If the data fits these restrictions, then that is additional modeling
information that should be present in the model, and if so, AC will
take advantage of it as well as QI.

) In conclusion, the availability of an extremly fast and a highly
) accurate (optimal for any given aritmetic precsion) coding algorithm to
) perform such coding tasks, opens the entire realm of unexplored
) compression algorithms. The compression gains potentially available to
) such algorithms are not limited at all to the few percent one can see
) on the subset of coding tasks where Huffman or AC code well (which to
) those over-conditioned to seeing only that domain, appears to be all
) there is to compress).

I wasn't debating that. I was debating your absolute 'always better'
claim, and your 'holy grail' attitude.

SaSW, Willem
--

Disclaimer: I am in no way responsible for any of the statements
made in the above text. For all I know I might be

Thomas Richter

unread,

Jan 10, 2006, 4:13:05 AM1/10/06

to

Hi,

> I did few of these, all mods from existent audio codecs, for our
> current communication product ( http://www.hotComm.com ). Even here,
> though, take the most basic low quality voice with 8000 samples/sec,
> and take low precision samples of just 1 byte per sample (this is not
> what we normally use).
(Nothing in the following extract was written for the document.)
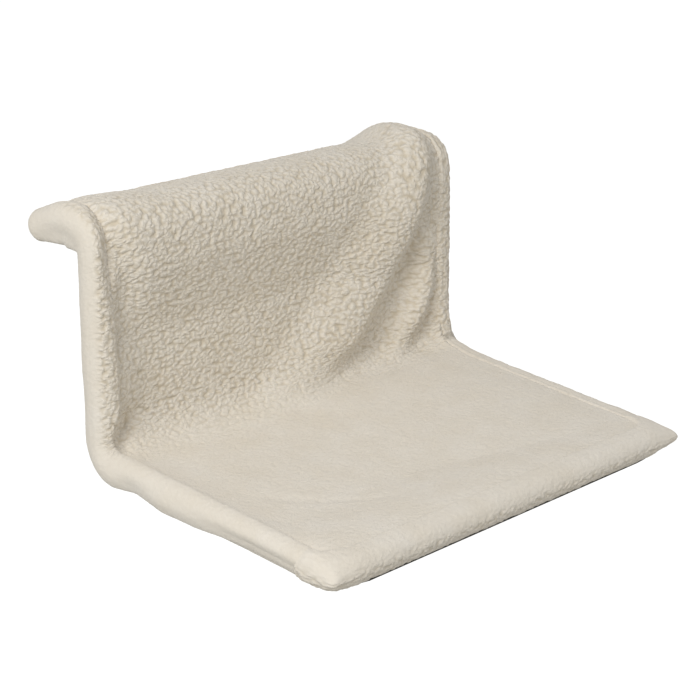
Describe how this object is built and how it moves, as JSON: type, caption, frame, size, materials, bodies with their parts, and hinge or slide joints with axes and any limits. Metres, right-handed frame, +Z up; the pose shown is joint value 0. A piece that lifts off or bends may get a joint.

The segments we typically get are 20ms of audio
> data. (Note that one could easily go to 60-80 ms, blocks without human
> listener noticing any difference.) With 20ms, 1 byte/sample, 8
> samples/ms you get a block of data to encode that is 1280 bits long.
> That is three orders of magnitude larger than the "online" constraint
> in the AC modeling/coding paradigm lingo. Any higher quality, and you
> are several times larger. Another real time app which doesn't tolerate
> latency would be video codec, and even the differential frame data is
> almost two orders of magnitude larger than audio. Although the entropy
> coder won't get the raw samples but some outputs from the transforms &
> filtering, the above was reduced in all parameters to bare minimum, so
> in more realistic case that one does get at least as much data even for
> the entropy coder.

> Even assuming you can have few hundreds symbols at a time vs just a
> single symbol (or just few, for AC latency) adds a great deal of
> flexibility and opens space for new algorithms, for the modeling engine
> and the coder, as BWT illustrates (or the so-called "offline"
> dictionary methods) for the modeler or QI for the coder.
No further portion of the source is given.